For Your Understanding this month, we’re going to look primarily at the top competitors in this category: Walgreens, CVS, and Walmart. As you can see in the chart below, while Walgreens and CVS have been keeping close company for most of the past year, it’s evident that in Q4 2011 the two retailers began to tangle for the top spot in this category:

Prescription Drugs - Store Shopped Most Often

For additional insight on Walgreens and its competitors, we can turn to our latest Retail Ratings Report. Just on the first few pages of this handy guide*, we can see that:

–  CVS fills more prescriptions for consumers in the lucrative $50,000+ and $75,000+ income brackets, while Walgreens is the top choice among those earning under $50,000.
–  There’s an occupational divide among the top three competitors. Walmart is the first pick among Labor/Blue Collar Workers, CVS is tops with White Collar/Service Workers, while Retirees and Disabled Workers head to Walgreens most often.
–  CVS bests Walgreens among customers in the 45 to 64 year old age bracket.  The two competitors are more evenly matched both among older (65+) and younger (18-44) consumers.
–  Walgreens maintains its surest footing in the Midwest and West, while CVS (and Rite Aid) rule the Northeast. CVS and Walgreens are neck-and-neck in the South (while Walmart a very close third here).
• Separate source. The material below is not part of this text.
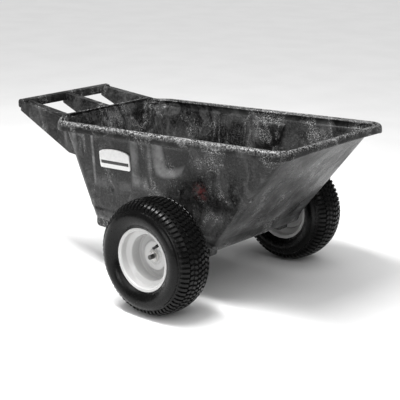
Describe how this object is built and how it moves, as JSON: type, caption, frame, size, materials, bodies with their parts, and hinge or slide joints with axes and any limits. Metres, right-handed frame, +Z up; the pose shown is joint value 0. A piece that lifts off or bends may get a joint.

But let’s look a bit deeper with the Consumer Equity Index™ (CEI). The CEI – available exclusively within the Retail Ratings Reports – is a year-over-year index showing growth or decline of Consumer Preference Share (the % we collect each month for the store shopped most often). Here’s a key:

CEI = 100 (flat)
CEI = 105 (5% growth)
CEI = 95 (5% decline)

Our latest CEI ratings for Prescription Drugs show that Walgreens (+ others) continue to slip in a segment in which CVS shines:  those earning $50,000+/year. Here, CVS has experienced a 5% growth while Walgreens is suffering from a near 10% decline.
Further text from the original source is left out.